**EXERCISE BRIEF**.
Retype word for word the lines lying between the line containing "side_box_left();" and the line containing "for node in", together with those two lines themselves, and nothing besides.

------

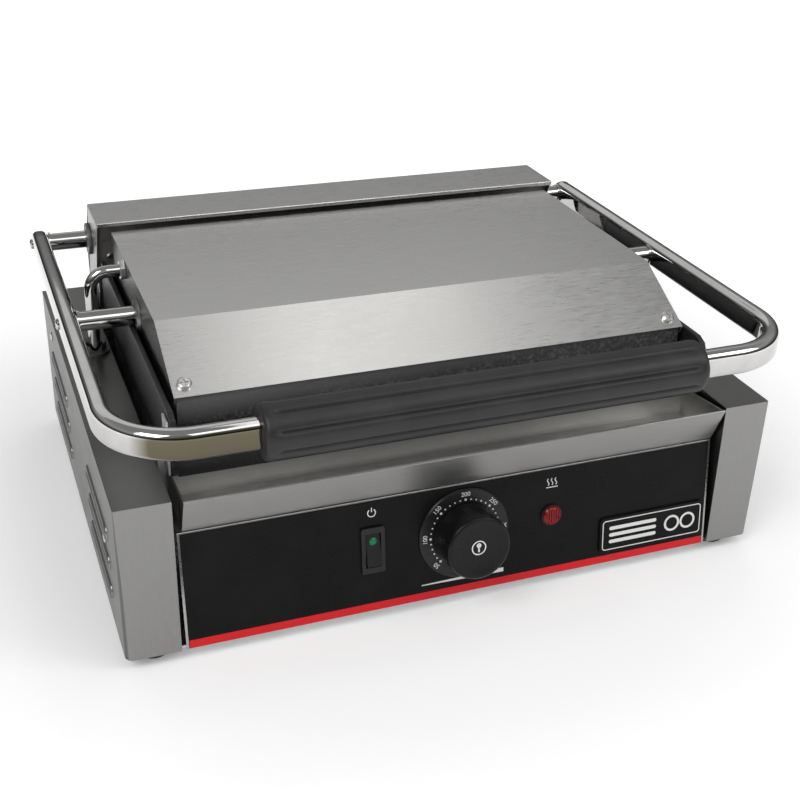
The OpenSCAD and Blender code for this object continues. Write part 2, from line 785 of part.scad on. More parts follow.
// rigid lead tube: out of the lid side, over an elbow, then down an arc into the side box
module conduit() {
    y = cond_y - cond_r;
    place() color([0.86, 0.86, 0.88]) {
        rod_x(-cond_x + elbow_r, -lid_w / 2 + 6, y, cond_z + elbow_r, cond_d);
        translate([-cond_x + elbow_r, y, cond_z]) rotate([90, 0, 0]) rotate([0, 0, 90])
            rotate_extrude(angle = 90) translate([elbow_r, 0]) circle(cond_d / 2);
        translate([-cond_x, cond_y, cond_z]) rotate([90, 0, 90]) rotate([0, 0, 180])
            rotate_extrude(angle = 67, $fn = 128) translate([cond_r, 0]) circle(cond_d / 2);
    }
}

module conduit_nut() {
    y = cond_y - cond_r;
    place() color([0.75, 0.75, 0.77]) difference() {
        translate([-lid_w / 2 - 3.5, y, cond_z + elbow_r]) rotate([0, 90, 0]) cylinder(d = 13, h = 3.5, $fn = 6);
        rod_x(-180, -140, y, cond_z + elbow_r, cond_d + 0.2);
    }
}

side_box_left();
side_box_right();
base_pan();
rear_panel();
control_panel();
panel_overlay();
badge();
plate_frame();
lower_plate();
splash_guard();
lower_element();
lower_clamp();
lower_insulation();
clamp_nuts();
thermostat();
thermostat_bulb();
dial_bezel();
switch_body();
lamp_body();
lamp_lens();
terminal_block();
cable_gland();
feet();
foot_screws();
side_screws();
hinge_cover();
hinge_side_left();
hinge_side_right();
hinge_baffle();
baffle_screws();
hinge_bushes();
hinge_springs();
conduit_gland();
handle_bar();
grip();
hinge_shaft();
lid_pins();
arm_screws();
lid_cover();
lid_bosses();
upper_plate();
upper_element();
upper_clamp();
upper_insulation();
lid_screws();
conduit();
conduit_nut();
knob();
spindle();
rocker();
rocker_lens();
drip_tray();
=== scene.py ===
"""A commercial contact grill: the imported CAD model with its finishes, and finer pieces where they show."""
import json
import math

import bmesh
import bpy
from mathutils import Matrix, Vector


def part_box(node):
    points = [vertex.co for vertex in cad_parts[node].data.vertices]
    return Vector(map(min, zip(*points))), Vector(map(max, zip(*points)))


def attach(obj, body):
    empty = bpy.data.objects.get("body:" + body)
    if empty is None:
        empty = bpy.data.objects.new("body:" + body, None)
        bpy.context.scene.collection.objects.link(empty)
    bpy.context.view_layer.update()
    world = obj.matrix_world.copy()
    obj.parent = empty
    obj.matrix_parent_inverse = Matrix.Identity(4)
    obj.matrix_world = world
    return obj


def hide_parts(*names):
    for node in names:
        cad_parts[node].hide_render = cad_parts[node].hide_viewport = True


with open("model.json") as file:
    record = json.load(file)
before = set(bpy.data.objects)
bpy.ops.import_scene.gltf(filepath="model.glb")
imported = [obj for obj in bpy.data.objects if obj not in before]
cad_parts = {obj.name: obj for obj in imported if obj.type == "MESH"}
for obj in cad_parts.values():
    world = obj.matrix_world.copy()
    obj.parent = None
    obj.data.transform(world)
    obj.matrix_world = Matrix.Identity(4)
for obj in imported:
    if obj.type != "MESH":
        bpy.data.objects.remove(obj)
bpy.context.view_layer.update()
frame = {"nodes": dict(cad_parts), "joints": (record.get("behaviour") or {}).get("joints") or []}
NODE = frame["nodes"]
JOINT = {j["name"]: j for j in frame["joints"]}

# ------------------------------------------------------------------ where things are
# Y0 and Z0: front and lower edge of the side boxes, from which the drawing's millimetres are counted
Y0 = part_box("side_box_left")[0].y
Z0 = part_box("side_box_left")[0].z
HALF_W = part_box("side_box_right")[1].x * 1000
IN = -Vector(JOINT["knob_turn"]["axis"]).normalized()      # out of the leaning panel
UP = Vector((0, IN.z, -IN.y))                              # up the leaning panel
HINGE = Vector(JOINT["handle_lift"]["pos_m"])
DIAL_U = 41.4
FILM = 0.6                                                 # thickness of the panel film, mm


def at(x, y, z):
    """Millimetres from the front lower edge of the body, as metres in the row's frame."""
    return Vector((x / 1000, Y0 + y / 1000, Z0 + z / 1000))


def on_panel(x, u, w=0.0):
    """Millimetres across, up and out of the leaning control panel, as metres in the row's frame."""
    return Vector((x / 1000, Y0, Z0)) + UP * (u / 1000) + IN * (w / 1000)


# ------------------------------------------------------------------ camera
CAM_TURN = (-21.33, 28.07, 1.79)         # azimuth, elevation and roll, degrees
CAM_TARGET = at(-9.83, 104.84, 80)
CAM_DISTANCE = 0.80314
SENSOR = 36                              # width, mm
LENS = 55.7694                           # focal length, mm
SHIFT = (0.0101375, 0.00285)             # of the lens axis from the middle, as a share of the width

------

**OUTPUT**.
side_box_left();
side_box_right();
base_pan();
rear_panel();
control_panel();
panel_overlay();
badge();
plate_frame();
lower_plate();
splash_guard();
lower_element();
lower_clamp();
lower_insulation();
clamp_nuts();
thermostat();
thermostat_bulb();
dial_bezel();
switch_body();
lamp_body();
lamp_lens();
terminal_block();
cable_gland();
feet();
foot_screws();
side_screws();
hinge_cover();
hinge_side_left();
hinge_side_right();
hinge_baffle();
baffle_screws();
hinge_bushes();
hinge_springs();
conduit_gland();
handle_bar();
grip();
hinge_shaft();
lid_pins();
arm_screws();
lid_cover();
lid_bosses();
upper_plate();
upper_element();
upper_clamp();
upper_insulation();
lid_screws();
conduit();
conduit_nut();
knob();
spindle();
rocker();
rocker_lens();
drip_tray();
=== scene.py ===
"""A commercial contact grill: the imported CAD model with its finishes, and finer pieces where they show."""
import json
import math

import bmesh
import bpy
from mathutils import Matrix, Vector


def part_box(node):
    points = [vertex.co for vertex in cad_parts[node].data.vertices]
    return Vector(map(min, zip(*points))), Vector(map(max, zip(*points)))


def attach(obj, body):
    empty = bpy.data.objects.get("body:" + body)
    if empty is None:
        empty = bpy.data.objects.new("body:" + body, None)
        bpy.context.scene.collection.objects.link(empty)
    bpy.context.view_layer.update()
    world = obj.matrix_world.copy()
    obj.parent = empty
    obj.matrix_parent_inverse = Matrix.Identity(4)
    obj.matrix_world = world
    return obj


def hide_parts(*names):
    for node in names:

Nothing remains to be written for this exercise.